The Business (London)
5 July, 2007
By Dee Smith

IT’S déjà vu all over again: this week, another hedge fund manager pleaded guilty to fraud. The activities of Keith Gilabert, the founder of a fund called GLT Venture Fund, cost investors about $14m (£7.8bn, E11.3bn). This was just a skirmish, however, compared to the spectacular collapse last August of Bayou Capital Management, which took with it $350m in investors’ funds. In both cases, the losses were not due to anything like high-risk derivative investment structures: the cause was old-fashioned, outright fraud.

In breaking the Bayou story, the Wall Street Journal found lawsuits dating back several years indicating a pattern of bad-faith dealing. In the case of GLT, investors continued to put money into the fund throughout 2004 without knowing that the parent company’s investment adviser registration had been revoked the previous year.

In both cases, the relevant data were available long before the funds collapsed. For those who knew where to look and how to analyse what they found, it was actually easy to avoid a loss in Bayou or GLT by never investing in the first place.

The truth is ‘out there’ in many investment situations. Risk can be mitigated by detecting and avoiding people and entities with discoverable negativities. Since one truly bad investment resulting in a total loss of capital can torpedo the cumulative return of many good investments, simply steering clear of such situations whenever possible can dramatically reduce overall portfolio risk and enhance return.

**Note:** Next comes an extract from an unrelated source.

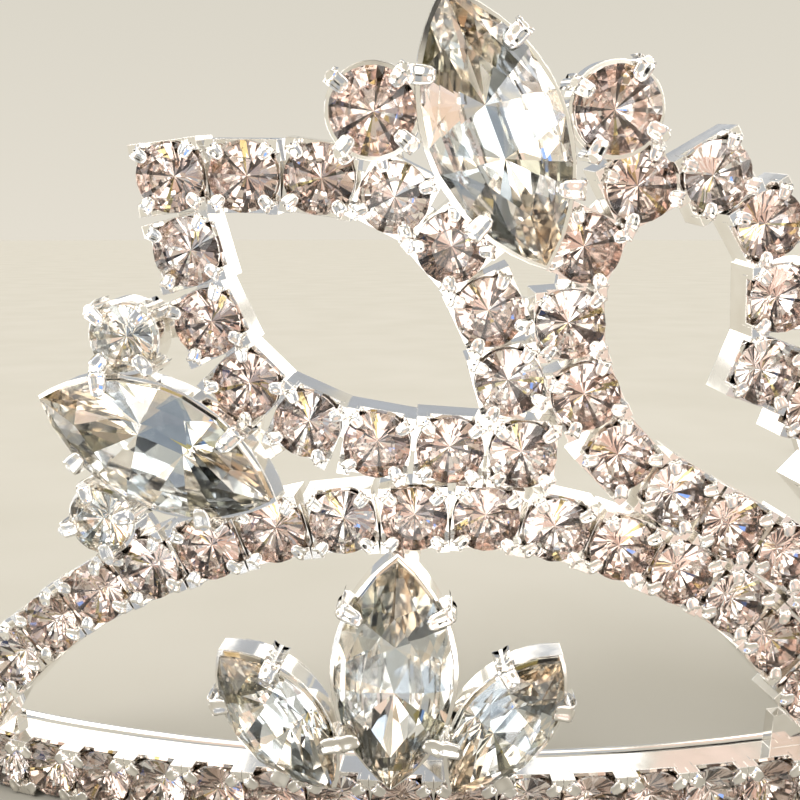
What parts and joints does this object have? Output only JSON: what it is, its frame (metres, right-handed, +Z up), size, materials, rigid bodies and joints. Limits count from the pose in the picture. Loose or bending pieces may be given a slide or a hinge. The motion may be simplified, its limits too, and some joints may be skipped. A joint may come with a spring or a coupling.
{
  "type": "pageant crown",
  "caption": "Tiara-type pageant crown: an open-backed headband that carries a soldered openwork of cup chain arches, leaves and a heart, set with round and pointed cut stones.",
  "frame": {"origin": "centre of the crown's bounding box at the level of the headband's flat underside", "axes": "+Z up, front of the crown towards -Y, +X to the viewer's right of the front"},
  "size_m": [0.1552, 0.1064, 0.0488],
  "materials": {
    "silver": "polished",
    "crystal": "cut and foil-backed"
  },
  "bodies": {
    "root": {"silver_frame": "silver", "foot_row_stones": "crystal", "left_arch_stones": "crystal", "right_arch_stones": "crystal", "left_leaf_stones": "crystal", "right_leaf_stones": "crystal", "heart_stones": "crystal", "left_top_navette": "crystal", "right_top_navette": "crystal", "left_side_navette": "crystal", "right_side_navette": "crystal", "left_fleur_middle": "crystal", "right_fleur_middle": "crystal", "left_fleur_outer": "crystal", "right_fleur_outer": "crystal", "left_fleur_inner": "crystal", "right_fleur_inner": "crystal", "left_round_1": "crystal", "right_round_1": "crystal", "left_round_2": "crystal", "right_round_2": "crystal", "left_round_3": "crystal", "right_round_3": "crystal", "left_round_4": "crystal", "right_round_4": "crystal"}
  },
  "joints": []
}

This can be done by exploiting the enormously expanding global information environment. Total information produced worldwide is increasing by about 30% per year: i.e., doubling every three years. Estimates vary, but a best guess is that somewhere over 90% of all information is now accessible somewhere through open source or restricted source data. ‘Open source’ is the technical term used in the intelligence community to denote data available without special access.

The inherent practical problem is that such data are not situated in one place, and thus the answer to a key business question like “am I dealing with someone likely to defraud or misrepresent” (or, for that matter, “what are the new product strategies of my biggest competitor”) cannot simply be Googled. Such findings must be assembled analytically from many pieces of information gathered from many sources: some obvious, some obscure. Increasingly, the requisite pieces are simply not available on the ‘open’ internet, but are housed in the hundreds of proprietary subscription databases that capture and store full text data from tens of thousands of sources. Such data are ultimately legally accessible if you know where to find them and are willing to pay.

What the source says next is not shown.